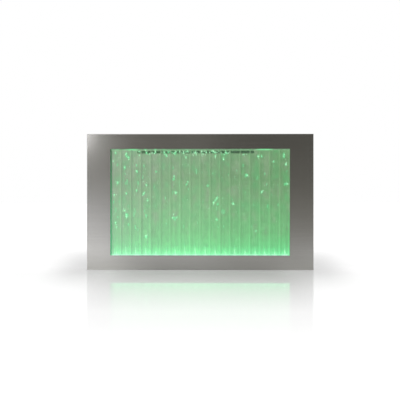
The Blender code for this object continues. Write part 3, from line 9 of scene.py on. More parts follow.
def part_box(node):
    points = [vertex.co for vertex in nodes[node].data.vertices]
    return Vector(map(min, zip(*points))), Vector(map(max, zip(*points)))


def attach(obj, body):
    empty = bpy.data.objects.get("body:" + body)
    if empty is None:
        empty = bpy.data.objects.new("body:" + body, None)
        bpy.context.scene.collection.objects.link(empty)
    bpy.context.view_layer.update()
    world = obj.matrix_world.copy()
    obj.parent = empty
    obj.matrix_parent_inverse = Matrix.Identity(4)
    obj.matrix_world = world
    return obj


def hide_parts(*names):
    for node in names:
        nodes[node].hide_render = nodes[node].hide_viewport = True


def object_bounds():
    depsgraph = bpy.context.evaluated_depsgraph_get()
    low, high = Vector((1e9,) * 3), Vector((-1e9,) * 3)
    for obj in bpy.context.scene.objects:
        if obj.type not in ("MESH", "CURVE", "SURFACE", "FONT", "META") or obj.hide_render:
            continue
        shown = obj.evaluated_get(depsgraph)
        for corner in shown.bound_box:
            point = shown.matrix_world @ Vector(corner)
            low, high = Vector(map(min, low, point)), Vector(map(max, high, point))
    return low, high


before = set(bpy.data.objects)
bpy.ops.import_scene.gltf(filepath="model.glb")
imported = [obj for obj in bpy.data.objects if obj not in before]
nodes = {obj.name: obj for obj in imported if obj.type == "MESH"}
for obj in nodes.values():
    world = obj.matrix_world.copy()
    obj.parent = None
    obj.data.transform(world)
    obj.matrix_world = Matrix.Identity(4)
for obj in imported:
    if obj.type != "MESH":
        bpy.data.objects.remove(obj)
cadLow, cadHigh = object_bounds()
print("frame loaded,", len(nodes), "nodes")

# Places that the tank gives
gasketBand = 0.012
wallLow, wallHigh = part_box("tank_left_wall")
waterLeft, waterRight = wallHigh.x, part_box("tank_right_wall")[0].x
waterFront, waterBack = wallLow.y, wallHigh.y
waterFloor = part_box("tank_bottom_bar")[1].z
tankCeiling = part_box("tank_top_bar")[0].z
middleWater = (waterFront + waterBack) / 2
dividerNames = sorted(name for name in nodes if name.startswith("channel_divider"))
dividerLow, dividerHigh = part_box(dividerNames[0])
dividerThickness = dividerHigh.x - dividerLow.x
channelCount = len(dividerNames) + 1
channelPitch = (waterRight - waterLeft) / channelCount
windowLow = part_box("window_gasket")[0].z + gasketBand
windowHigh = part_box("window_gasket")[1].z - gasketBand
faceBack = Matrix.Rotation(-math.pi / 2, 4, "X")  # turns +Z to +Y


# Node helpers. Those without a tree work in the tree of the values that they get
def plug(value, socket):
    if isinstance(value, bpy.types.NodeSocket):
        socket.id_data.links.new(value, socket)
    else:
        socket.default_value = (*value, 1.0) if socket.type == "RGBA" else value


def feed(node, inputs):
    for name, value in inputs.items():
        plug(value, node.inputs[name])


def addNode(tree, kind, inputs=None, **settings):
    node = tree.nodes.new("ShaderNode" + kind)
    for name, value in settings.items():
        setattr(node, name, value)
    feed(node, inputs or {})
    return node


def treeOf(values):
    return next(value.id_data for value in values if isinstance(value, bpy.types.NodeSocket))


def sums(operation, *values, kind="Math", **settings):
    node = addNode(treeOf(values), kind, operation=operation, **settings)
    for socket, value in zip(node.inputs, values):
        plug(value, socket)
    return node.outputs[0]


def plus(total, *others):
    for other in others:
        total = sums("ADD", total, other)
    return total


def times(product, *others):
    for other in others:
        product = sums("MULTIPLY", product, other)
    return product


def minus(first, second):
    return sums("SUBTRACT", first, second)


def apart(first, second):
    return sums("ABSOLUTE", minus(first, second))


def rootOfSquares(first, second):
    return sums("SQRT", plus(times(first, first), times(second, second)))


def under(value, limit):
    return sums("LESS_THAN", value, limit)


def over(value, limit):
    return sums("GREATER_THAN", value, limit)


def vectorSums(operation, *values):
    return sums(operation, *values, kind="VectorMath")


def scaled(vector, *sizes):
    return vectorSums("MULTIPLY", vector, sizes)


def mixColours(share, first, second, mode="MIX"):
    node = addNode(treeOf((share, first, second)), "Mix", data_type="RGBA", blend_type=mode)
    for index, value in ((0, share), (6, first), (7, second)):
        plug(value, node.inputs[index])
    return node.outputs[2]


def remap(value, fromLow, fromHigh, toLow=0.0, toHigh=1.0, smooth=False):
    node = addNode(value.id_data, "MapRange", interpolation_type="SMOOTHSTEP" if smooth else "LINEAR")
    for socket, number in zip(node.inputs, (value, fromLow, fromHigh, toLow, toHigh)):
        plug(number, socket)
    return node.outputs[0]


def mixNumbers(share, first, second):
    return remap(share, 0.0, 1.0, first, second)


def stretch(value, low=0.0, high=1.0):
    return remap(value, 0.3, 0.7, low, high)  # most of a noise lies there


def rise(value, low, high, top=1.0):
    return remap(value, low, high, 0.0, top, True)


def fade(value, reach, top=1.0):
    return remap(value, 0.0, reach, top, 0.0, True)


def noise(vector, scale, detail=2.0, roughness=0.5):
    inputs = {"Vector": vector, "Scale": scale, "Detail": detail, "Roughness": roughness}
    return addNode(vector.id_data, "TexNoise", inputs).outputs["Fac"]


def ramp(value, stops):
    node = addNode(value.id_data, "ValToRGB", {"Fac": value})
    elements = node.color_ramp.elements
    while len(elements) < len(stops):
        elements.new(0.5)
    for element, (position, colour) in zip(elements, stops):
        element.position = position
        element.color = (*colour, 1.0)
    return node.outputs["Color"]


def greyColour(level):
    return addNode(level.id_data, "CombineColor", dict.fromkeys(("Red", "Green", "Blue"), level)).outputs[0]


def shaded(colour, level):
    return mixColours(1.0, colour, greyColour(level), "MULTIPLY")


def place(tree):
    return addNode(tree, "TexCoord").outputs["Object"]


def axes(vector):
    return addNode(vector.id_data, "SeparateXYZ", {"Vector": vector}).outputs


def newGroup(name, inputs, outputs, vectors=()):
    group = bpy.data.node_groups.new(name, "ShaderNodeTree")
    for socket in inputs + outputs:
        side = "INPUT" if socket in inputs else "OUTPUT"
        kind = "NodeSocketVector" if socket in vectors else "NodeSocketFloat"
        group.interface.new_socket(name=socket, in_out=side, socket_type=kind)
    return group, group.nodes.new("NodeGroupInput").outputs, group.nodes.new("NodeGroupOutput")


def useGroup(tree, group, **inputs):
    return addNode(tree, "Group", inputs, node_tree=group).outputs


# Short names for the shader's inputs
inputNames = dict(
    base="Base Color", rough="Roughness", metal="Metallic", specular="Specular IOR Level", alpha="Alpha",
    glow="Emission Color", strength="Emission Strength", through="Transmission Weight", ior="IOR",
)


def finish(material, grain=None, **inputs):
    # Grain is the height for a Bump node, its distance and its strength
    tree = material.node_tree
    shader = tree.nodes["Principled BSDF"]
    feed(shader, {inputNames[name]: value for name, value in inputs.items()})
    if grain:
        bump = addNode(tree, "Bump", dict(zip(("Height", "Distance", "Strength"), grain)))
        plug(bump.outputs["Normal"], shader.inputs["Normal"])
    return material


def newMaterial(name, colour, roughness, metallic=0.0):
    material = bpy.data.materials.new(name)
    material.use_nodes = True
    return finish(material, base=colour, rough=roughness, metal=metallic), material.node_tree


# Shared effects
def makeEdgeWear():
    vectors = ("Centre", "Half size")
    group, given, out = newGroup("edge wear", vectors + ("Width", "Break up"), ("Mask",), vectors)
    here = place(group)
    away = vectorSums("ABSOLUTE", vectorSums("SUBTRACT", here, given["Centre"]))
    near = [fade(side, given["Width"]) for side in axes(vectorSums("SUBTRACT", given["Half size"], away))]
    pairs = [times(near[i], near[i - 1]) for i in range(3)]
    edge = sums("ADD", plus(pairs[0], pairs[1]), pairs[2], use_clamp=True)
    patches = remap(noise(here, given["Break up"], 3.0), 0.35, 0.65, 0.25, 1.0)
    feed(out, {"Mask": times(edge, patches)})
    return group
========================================
From the top of the listing above, restate each line word for word up to and including the line with "depsgraph = bpy.context.evaluated_depsgraph_get()"; add nothing else.

▶ _The completed task_
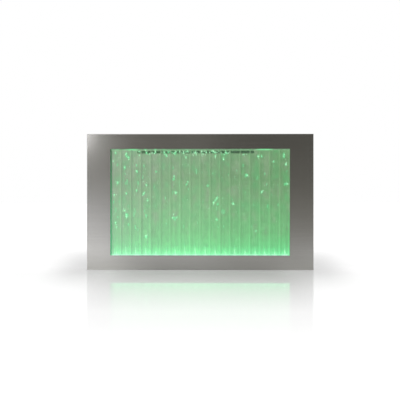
The Blender code for this object continues. Write part 3, from line 9 of scene.py on. More parts follow.
def part_box(node):
    points = [vertex.co for vertex in nodes[node].data.vertices]
    return Vector(map(min, zip(*points))), Vector(map(max, zip(*points)))


def attach(obj, body):
    empty = bpy.data.objects.get("body:" + body)
    if empty is None:
        empty = bpy.data.objects.new("body:" + body, None)
        bpy.context.scene.collection.objects.link(empty)
    bpy.context.view_layer.update()
    world = obj.matrix_world.copy()
    obj.parent = empty
    obj.matrix_parent_inverse = Matrix.Identity(4)
    obj.matrix_world = world
    return obj


def hide_parts(*names):
    for node in names:
        nodes[node].hide_render = nodes[node].hide_viewport = True


def object_bounds():
    depsgraph = bpy.context.evaluated_depsgraph_get()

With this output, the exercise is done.